WHAT TO PRODUCE:
Give the number of lines in the data that contain "piece", and nothing more.

┌─ DATA EXCERPT

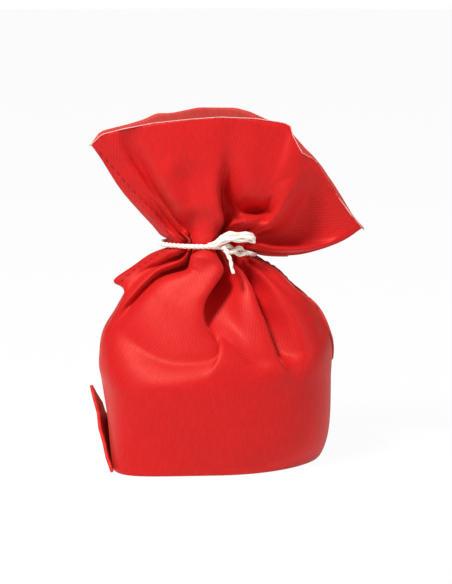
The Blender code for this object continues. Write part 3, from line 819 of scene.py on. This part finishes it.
bm = bmesh.new()
bmesh.ops.create_grid(bm, x_segments=CORNER_STEPS, y_segments=CORNER_STEPS, size=1)
for vert in bm.verts:
    side, share = vert.co.x, (vert.co.y + 1) / 2
    across = np.interp(share, np.linspace(0, 1, len(CORNER_EDGE)), CORNER_EDGE)
    across += CORNER_CURL * (side ** 2 - 1) * (1 - share)
    up = CORNER_GAP + CORNER_HEIGHT * share
    vert.co = Vector((across, side * CORNER_HALF_WIDTH * (1 - share), up)) * MM
bmesh.ops.remove_doubles(bm, verts=bm.verts, dist=0.05 * MM)
corner_map = bm.loops.layers.uv.new("cloth")
for face in bm.faces:
    face.smooth = True
    for loop_here in face.loops:
        loop_here[corner_map].uv = (loop_here.vert.co.y / MM, loop_here.vert.co.z / MM)
corner_mesh = bpy.data.meshes.new("folded_corner")
bm.to_mesh(corner_mesh)
bm.free()
corner = bpy.data.objects.new("folded_corner", corner_mesh)
bpy.context.collection.objects.link(corner)
layers = corner.modifiers.new("two layers", "SOLIDIFY")
layers.thickness, layers.offset = 1.0 * MM, 0
rounded = corner.modifiers.new("soft fold", "BEVEL")
rounded.width, rounded.segments, rounded.limit_method = 0.4 * MM, 2, "ANGLE"
corner_mesh.materials.append(satin_face)
print("folded corner:", len(corner_mesh.polygons), "faces")


# %% [markdown]
# ## The tie
#
# Cotton twine is three yarns twisted together. Each yarn is a tube that winds round the twine's route
# at a fixed distance, and a frame carried along the route keeps the winding even through the bends.
# One tube with a rope pattern would be lighter, but its outline would stay smooth. The short tail that
# hangs down has lost one of its yarns, and gets thinner towards its tip.

# %% Smooth lines and tubes
def smooth_line(route, step):
    """Points at even steps along a smooth curve through the route's points."""
    fine = []
    for i in range(len(route) - 1):
        before, start, end, after = (route[max(i - 1, 0)], route[i], route[i + 1],
                                     route[min(i + 2, len(route) - 1)])
        for t in np.arange(0, 1, 0.1):
            fine.append(0.5 * (2 * start + (end - before) * t
                               + (2 * before - 5 * start + 4 * end - after) * t ** 2
                               + (3 * start - before - 3 * end + after) * t ** 3))
    fine.append(route[-1])
    fine = np.array(fine)
    reached = np.concatenate([[0], np.cumsum(np.linalg.norm(np.diff(fine, axis=0), axis=1))])
    even = np.linspace(0, reached[-1], max(2, round(reached[-1] / step) + 1))
    return [Vector(np.array([np.interp(d, reached, fine[:, k]) for k in range(3)])) for d in even]


def tube_mesh(name, lines, radius, sides=3):
    """Round tubes with closed ends along several lines, as one mesh."""
    curve = bpy.data.curves.new(name, "CURVE")
    curve.dimensions = "3D"
    curve.bevel_depth, curve.bevel_resolution = radius, sides
    curve.use_fill_caps = True
    for line in lines:
        spline = curve.splines.new("POLY")
        spline.points.add(len(line) - 1)
        for point, place in zip(spline.points, line):
            point.co = (*place, 1)
    maker = bpy.data.objects.new(name, curve)
    mesh = bpy.data.meshes.new_from_object(maker)
    bpy.data.objects.remove(maker)
    bpy.data.curves.remove(curve)
    mesh.shade_smooth()
    return mesh


# %% Twisted yarns
YARNS = 3
YARN_RADIUS = TWINE_DIAMETER * 0.27
YARN_OFFSET = TWINE_DIAMETER / 2 - YARN_RADIUS
TWIST_PITCH = 4.2 * MM
ROUTE_STEP = 0.35 * MM
LOOSE_STEPS = 11                # steps at the route's right end, where the twine has come apart
TAIL_SPREAD = 0.4               # how far apart the tail's yarns lie at its tip, for 1 along the rest

twine_line = smooth_line(twine_route, ROUTE_STEP)
tail_length = sum((b - a).length for a, b in zip(left_end, left_end[1:])) + ROUTE_STEP * 4
yarn_lines = [[] for _ in range(YARNS)]
across = twine_line[1].cross(Vector((0, 0, 1))).normalized()
for i, place in enumerate(twine_line[:-LOOSE_STEPS]):
    ahead = (twine_line[min(i + 1, len(twine_line) - 1)] - twine_line[max(i - 1, 0)]).normalized()
    across = (across - ahead * across.dot(ahead)).normalized()
    spread = YARN_OFFSET * np.interp(i * ROUTE_STEP, (0, tail_length), (TAIL_SPREAD, 1))
    for yarn in range(YARNS):
        turn = 2 * math.pi * (i * ROUTE_STEP / TWIST_PITCH + yarn / YARNS)
        around = across * math.cos(turn) + ahead.cross(across) * math.sin(turn)
        if yarn or i * ROUTE_STEP > tail_length:    # the tail has lost one of its yarns
            yarn_lines[yarn].append(place + around * spread)


# %% [markdown]
# At the knot the yarns have come untwisted and lie side by side as one flat white bundle, which curls
# back at its right end. It could be one soft lump, but tubes keep the direction of the fibres, so the
# bundle is a set of them. It runs along a line read from the photograph, and each yarn keeps its own
# place in the bundle's oval section.

# %% The loosened knot
BUNDLE_LINE = [                 # across, up, depth, half height of the bundle (mm)
    (-1.6, 67.5, -7.6, 0.5), (0.6, 67.9, -8.6, 0.8), (2.4, 69.1, -9.6, 1.3), (4.6, 69.9, -10.2, 1.5),
    (7, 69.7, -10.4, 1.25), (9.4, 69.9, -10, 1.35), (11.2, 69.6, -9.2, 1.3), (12, 69, -8.4, 0.7),
]
BUNDLE_YARNS = 11
BUNDLE_DEEP = 0.75              # how deep the bundle is, for its height
BUNDLE_TURN = 1.1               # radians that its yarns turn from one end to the other

bundle_marks = np.array([(*seen_at(*mark[:3]), mark[3]) for mark in BUNDLE_LINE])
bundle_line = smooth_curve(bundle_marks[:, :3])
bundle_half = np.interp(np.linspace(0, 1, len(bundle_line)), np.linspace(0, 1, len(bundle_marks)),
                        bundle_marks[:, 3])
for yarn in range(BUNDLE_YARNS):            # the sines stand in for chance
    turn = 2 * math.pi * yarn / BUNDLE_YARNS * (1 + 0.13 * math.sin(5.0 * yarn))
    reach = 0.55 if yarn % 3 == 0 else 0.9  # every third yarn lies inside
    line = []
    for i, (place, half) in enumerate(zip(bundle_line, bundle_half)):
        drift = turn + BUNDLE_TURN * i / len(bundle_line) + 0.25 * math.sin(0.35 * i + 2.1 * yarn)
        aside = np.array((0, -math.cos(drift) * BUNDLE_DEEP, math.sin(drift)))
        line.append(Vector(place + aside * half * reach) * MM)
    yarn_lines.append(line)
tie = bpy.data.objects.new("cotton_tie", tube_mesh("cotton_tie", yarn_lines, YARN_RADIUS))
bpy.context.collection.objects.link(tie)
print("tie:", len(twine_line), "places,", len(tie.data.polygons), "faces")

# %% Cotton
cotton = bpy.data.materials.new("cotton_twine")     # carded cotton, unbleached: matt, warm white, hairy
cotton.use_nodes = True
cotton_shader = cotton.node_tree.nodes["Principled BSDF"]
cotton_shader.inputs["Roughness"].default_value = 0.9
cotton_shader.inputs["Sheen Weight"].default_value = 0.6
cotton_shader.inputs["Sheen Roughness"].default_value = 0.5
cotton_map = add_node(cotton, "ShaderNodeTexCoord").outputs["Object"]
lint = add_node(cotton, "ShaderNodeTexNoise", Vector=cotton_map, Scale=1 / (0.8 * MM), Detail=4.0)
cotton_tint = add_node(cotton, "ShaderNodeMix", {"data_type": "RGBA"}, i0=lint.outputs["Fac"],
                       i6=colour("#F0E4C8"), i7=colour("#FFFEFA")).outputs[2]
cotton_bump = add_node(cotton, "ShaderNodeBump", Height=lint.outputs["Fac"], Strength=0.5,
                       Distance=0.1 * MM).outputs["Normal"]
cotton.node_tree.links.new(cotton_tint, cotton_shader.inputs["Base Color"])
cotton.node_tree.links.new(cotton_bump, cotton_shader.inputs["Normal"])
tie.data.materials.clear()
tie.data.materials.append(cotton)


# %% [markdown]
# ## The seams' stitches
#
# Each side of the bag is closed by one row of machine stitches, a little in from the fold. A stitch
# goes down into the cloth at both ends and lies on it between, so it is a short tube whose middle is
# lifted higher than its ends.

# %% Stitches
STITCH_LENGTH, STITCH_GAP = 1.7, 0.6        # mm
THREAD_RADIUS = 0.15 * MM
# for each: mm up from the tie, mm round from the seam's fold
SEAM_LINE = [(-22, 3.5), (-16, 4.0), (-3, 5.0), (3, 6.5), (12, 7.0), (20, 5.5), (30, 3.5), (39, 1.2)]


def stitch_row(seam_at, side):
    """Stitches along one seam, on the side of it that the sign gives."""
    ups, rounds = zip(*SEAM_LINE)
    lines = []
    for start in np.arange(ups[0], ups[-1] - STITCH_LENGTH, STITCH_LENGTH + STITCH_GAP):
        if abs(start + STITCH_LENGTH / 2) > 2.5:        # the twine covers the seam here
            lines.append([on_cloth(seam_at + side * np.interp(up, ups, rounds), up, lift)
                          for up, lift in zip(np.linspace(start, start + STITCH_LENGTH, 5),
                                              (-0.1, 0.08, 0.12, 0.08, -0.1))])
    return lines


stitch_lines = stitch_row(0, 1) + stitch_row(CLOTH_ROUND / 2, 1)
stitches = bpy.data.objects.new("seam_stitches", tube_mesh("seam_stitches", stitch_lines, THREAD_RADIUS, 1))
bpy.context.collection.objects.link(stitches)
thread = bpy.data.materials.new("polyester_thread_painted_shade")     # dyed to match the satin; its colour is made darker with painted shade, for the seam's hollow
thread.use_nodes = True
thread_shader = thread.node_tree.nodes["Principled BSDF"]
# painted shade: the thread's red is darker than the satin's, standing in for the shade in the seam's hollow
thread_shader.inputs["Base Color"].default_value = colour("#8E1216")
thread_shader.inputs["Roughness"].default_value = 0.5
stitches.data.materials.clear()
stitches.data.materials.append(thread)
print("stitches:", len(stitch_lines))


# %% [markdown]
# ## The cut edge's fibres
#
# The mouth is cut, not hemmed, and the yarns' pale ends show as a fine line along the edge. The cloth's
# own cut side is too thin to be seen from the front, so the fibre ends are a thin bead along the last
# row, which sways a little in and out as a cut edge does.

# %% Fibres along the cut edge
FIBRE_RADIUS = 0.15 * MM
rim_line = [on_cloth(round_mm, (ROWS - 1) * ROW_STEP - CLOTH_BELOW, 0.05 * math.sin(3.1 * round_mm))
            for round_mm in np.arange(0, CLOTH_ROUND + 0.5, 0.5)]
edge_fibres = bpy.data.objects.new("cut_edge_fibres",
                                   tube_mesh("cut_edge_fibres", [rim_line], FIBRE_RADIUS, 1))
bpy.context.collection.objects.link(edge_fibres)
edge_fibres.data.materials.clear()
edge_fibres.data.materials.append(raw_edge)
print("cut edge:", len(rim_line), "places")


# %% [markdown]
# ## Floor, light and finish
#
# The floor is pale and catches the soft shadow. To the camera and in reflections it is lifted to
# white, as paper is in a product picture, and the light that falls on the pouch isn't raised for it.

# %% Floor and backdrop
FLOOR_RADIUS = 4
PAPER_LIFT = 0.96                # how much of what the camera sees of the paper is plain white
bm = bmesh.new()
bmesh.ops.create_circle(bm, cap_ends=True, segments=96, radius=FLOOR_RADIUS)
floor_mesh = bpy.data.meshes.new("floor")
bm.to_mesh(floor_mesh)
bm.free()
floor = bpy.data.objects.new("floor", floor_mesh)
bpy.context.collection.objects.link(floor)
paper = bpy.data.materials.new("white_paper")       # smooth matt paper, lit a little from behind
paper.use_nodes = True
paper_shader = paper.node_tree.nodes["Principled BSDF"]
paper_shader.inputs["Base Color"].default_value = colour("#FFFFFF")
paper_shader.inputs["Roughness"].default_value = 0.9
ray = add_node(paper, "ShaderNodeLightPath")
seen = add_node(paper, "ShaderNodeMath", {"operation": "MAXIMUM"},
                i0=ray.outputs["Is Camera Ray"], i1=ray.outputs["Is Glossy Ray"])
lift = add_node(paper, "ShaderNodeMath", {"operation": "MULTIPLY"}, i0=seen.outputs["Value"],
                i1=PAPER_LIFT)
white = add_node(paper, "ShaderNodeEmission", Color=(1, 1, 1, 1), Strength=1)
lifted = add_node(paper, "ShaderNodeMixShader", i0=lift.outputs["Value"], i1=paper_shader.outputs["BSDF"],
                  i2=white.outputs["Emission"])
paper_out = paper.node_tree.nodes["Material Output"]
paper.node_tree.links.new(lifted.outputs["Shader"], paper_out.inputs["Surface"])
floor_mesh.materials.append(paper)

# %% Lights and world
def softbox(name, place, size, power):
    """A square area lamp that faces the pouch."""
    lamp = bpy.data.objects.new(name, bpy.data.lights.new(name, "AREA"))
    bpy.context.collection.objects.link(lamp)
    lamp.data.size, lamp.data.energy = size, power
    lamp.location = place
    lamp.rotation_euler = (SIGHT_CENTRE - lamp.location).to_track_quat("-Z", "Y").to_euler()
    return lamp


softbox("key_light", Vector((-0.36, -0.4, 0.78)), 0.2, 9.3)
softbox("fill_light", Vector((0.9, -0.4, 0.55)), 0.5, 3)

world = bpy.data.worlds.new("white_studio")
bpy.context.scene.world = world
world.use_nodes = True
backdrop = world.node_tree.nodes["Background"]
backdrop.inputs["Color"].default_value = (1, 1, 1, 1)
world_seen = world.node_tree.nodes.new("ShaderNodeLightPath")
world_strength = world.node_tree.nodes.new("ShaderNodeMapRange")
world_strength.inputs["To Min"].default_value = 0.1
world_strength.inputs["To Max"].default_value = 1.0
world.node_tree.links.new(world_seen.outputs["Is Camera Ray"], world_strength.inputs["Value"])
world.node_tree.links.new(world_strength.outputs["Result"], backdrop.inputs["Strength"])
bpy.context.scene.view_settings.view_transform = "Standard"

# %% Join the frame
for piece, node, slot in ((pouch, "pouch", "satin"), (corner, "pouch", "satin"),
                          (stitches, "pouch", "satin"), (edge_fibres, "pouch", "satin"),
                          (tie, "tie_cord", "twine")):
    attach(piece, "root")
    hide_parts(node)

└─

FINAL RESULT:
2